A travel ban was put on Morsi and the head of his Muslim Brotherhood, Mohammed Badie, as well as Badie's deputy Khairat el-Shater, according to officials at the airport, who spoke on condition of anonymity because they were not authorized to talk to the press.

Also banned from leaving the country were the Brotherhood's former leader Mahdi Akef, senior Brotherhood figure Mohammed el-Beltagi, a major Salafi preacher close to the Brotherhood Safwat Hegazy and the leader of the Islamist Wasat party Abou Ela Madi and his deputy Essam Sultan.
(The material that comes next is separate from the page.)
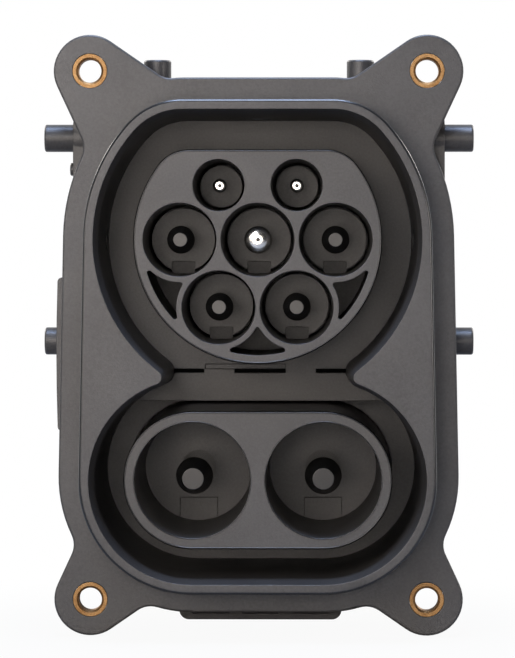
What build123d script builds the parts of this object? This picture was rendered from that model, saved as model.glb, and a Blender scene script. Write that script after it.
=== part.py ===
from build123d import *
import os
from math import copysign, cos, radians, sin, sqrt

os.makedirs("parts", exist_ok=True)

# A vehicle inlet for combined charging, in millimetres.
# The mating side faces -Y, +X is to the right as seen from there, and +Z is up.
# The origin is the centre of the four mounting holes, on the rear face of the flange.

# Places of the two contact groups
ac_centre_z = 21.2
dc_centre_z = -31.4
power_pitch = 17.0
lower_power_drop = 14.75
signal_pitch = 17.0
signal_rise = 11.9
dc_pitch = 28.7

# Flange with four drilled ears
hole_pitch_x = 74.5
hole_pitch_z = 116.9
ear_radius = 8.0
ear_flare_radius = 15.9
ear_flare_reach = 30.0
ear_flare_angle = 49.8
ear_blend = 5.0
flange_border = 5.3
flange_thickness = 5.2
flange_edge_round = 0.5

# Compression limiters pressed into the ears
limiter_outer_d = 7.6
limiter_bore_d = 5.1
limiter_chamfer = 0.25
fit_gap = 0.05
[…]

In a last-minute statement before the deadline, Morsi again rejected the military's intervention, saying abiding by his electoral legitimacy was the only way to prevent violence. He criticized the military for "taking only one side."

"One mistake that cannot be accepted, and I say this as president of all Egyptians, is to take sides," he said in the statement issued by his office. "Justice dictates that the voice of the masses from all squares should be heard," he said, repeating his offer to hold dialogue with his opponents.

The free electing of a president had been one of the aspirations of the 2011 revolt that toppled Mubarak. Morsi's opponents say they want to remove a president who has lost his legitimacy by trying to monopolize power with Islamists — even if it takes army intervention to bring in new leadership and put the country on a more democratic path.